No entanto, nem tudo são rosas na terra das acácias rubras, ex-Lourenço Marques. Digamos que os desafios são constantes. Dos banais gestos, como atravessar a rua sem perder a sola do sapato, aos mais complexos, como conseguir visto de trabalho, o processo rumo ao caos pode alastrar-se qual mato. Passo a explicar.
Quotas e preços "gourmet"
Em Maputo não há passeios como os conhecemos, nem caixotes do lixo, nem transportes públicos. Há, antes, o "chapa" que outrora foi carrinha ou mini-van e agora se resume ao nome. Também não há casas a 500 euros, aquelas a que esta mesma geração não tinha acesso em Portugal, pelo menos, não no centro de cimento. Há antes a mil e muitos dólares americanos que aqui nada fazem a não ser pautar os preços proibitivos de um mercado imobiliário que cresce à medida dos estrangeiros que chegam e dos benefícios dos expatriados, essa raça a que todos aspiram mas que só um ou dois consegue.

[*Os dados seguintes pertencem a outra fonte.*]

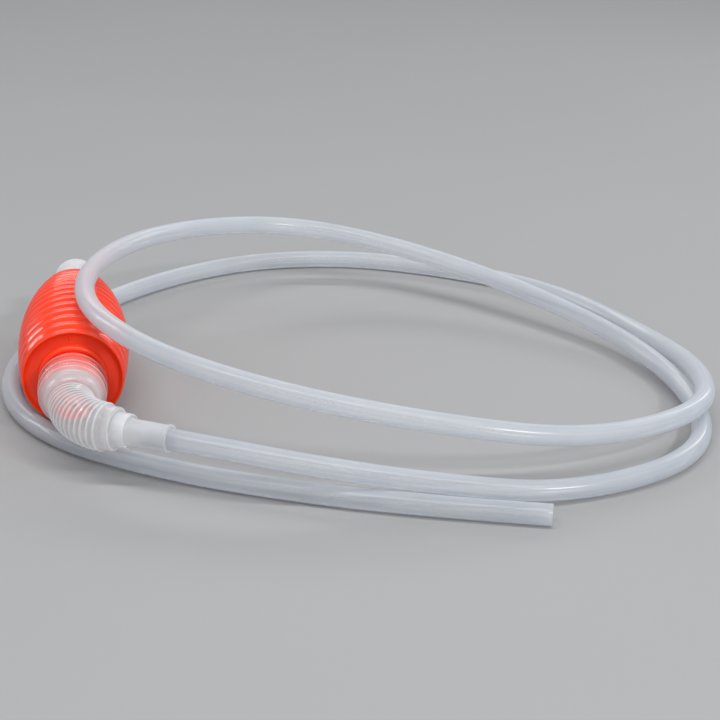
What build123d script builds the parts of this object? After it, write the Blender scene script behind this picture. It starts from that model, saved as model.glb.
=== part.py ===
from build123d import *
import math
import os

# Squeeze-bulb siphon: ribbed hand bulb, flexible elbow, hose socket and a long loose hose.
# Millimetres, +Z up. Origin: centre of the footprint of the bulb and its fittings, on the surface they
# lie on. The bulb's axis runs along +Y, from the outlet end (-Y) to the intake end (+Y).

# ---- where the bulb lies -------------------------------------------------------------------------
AXIS_X = -10.0           # the bulb's axis in plan
AXIS_Z = 28.0            # its height: the barrel's widest rib rests on the surface
SHOULDER_Y = -30.0       # the outlet shoulder's rim; stations below are measured from it along +Y

# ---- squeeze bulb --------------------------------------------------------------------------------
BARREL_R = 28.0          # widest rib
RIM_R = 25.0             # the outlet shoulder's rim
WIDEST_AT = 42.0         # station of the widest rib
NEAR_BOW_R = 295.0       # bow of the barrel towards the outlet
FAR_BOW_R = 221.0        # bow of the barrel towards the intake
RIBS = 13
RIB_START = 4.0
RIB_PITCH = 7.75
RIB_DEPTH = 0.9
BULB_WALL = 1.3
RIM_WIDTH = 1.2
RECESS = 2.0             # the outlet shoulder is dished in behind its rim
PIP_R = 0.8              # moulding pip on that shoulder
PIP_AT = 20.5            # its height over the bulb's axis
COLLAR_AT = 0.9          # rounded collar at the outlet neck's root
COLLAR_R = 15.6
COLLAR_SECTION_R = 1.7
OUT_LIP_R = 12.0         # the outlet valve rests against this lip inside
DOME_MID = (109.4, 15.4)     # the barrel rounds in over this point to its intake neck
CHAMBER_MID = (107.5, 13.8)  # the same, inside
DOME_END = 111.0
DOME_FOOT = 1.0          # ledge where the dome meets the neck

# ---- necks, beads and the push-on cuffs that turn on them ----------------------------------------
OUT_NECK_R = 14.4
OUT_NECK_END = -20.4
OUT_BEADS = (-7.5, -15.0)
IN_NECK_R = 9.8
IN_NECK_END = 121.0
IN_BEADS = (114.5, 118.5)
BEAD_R = 1.0             # section radius of a bead
BEAD_SUNK = 0.3          # how deep the bead's centre lies in the neck
SWIVEL_GAP = 0.15        # running gap between a neck and its cuff
CUFF_WALL = 1.25
CUFF_BEAD_R = 1.5
CUFF_BEAD_SUNK = 0.6

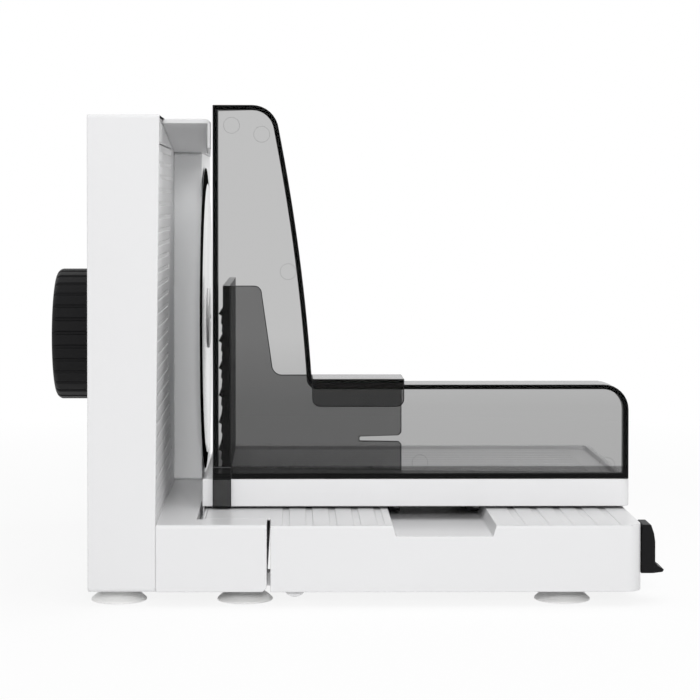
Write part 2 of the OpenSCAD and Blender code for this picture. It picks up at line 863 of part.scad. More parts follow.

Também não há Pingo Doce ou Continente, apenas a mercearia indiana e os super sul-africanos que uma vez ou outra lá têm a lista completa, mas a preço de "gourmet" do Corte Inglês. Há quem diga que é o preço a pagar por andar de chinelo no pé todo o ano – atenção que Moçambique teve, no ano passado, o Inverno mais rigoroso dos últimos 60 anos, com direito a cobertores improvisados, seguranças com gorros e luvas e meninos com frio na rua, quando as t- shirts das calamidades não cobriram os braços e os chinelos não aqueceram os pés. Finalmente, há a dificuldade em conseguir trabalho, seja pela quota fixada para estrangeiros (cerca de 10% dos funcionários da empresa), seja pela dificuldade em conseguir o contacto certo, aquele de quem decide.
O preço a pagar por uma experiência única? Ou, somado à saudade de casa, demasiado elevado? Apenas o justo a pagar por manga e papaia perfumadas, camarões do tamanho de tigres e pés nus de molho em mar morno. Tudo todo o ano.
Notícia corrigida às 15h13 do dia 18 de Abril. O termo "monhé" foi substituido pela palavra indiano.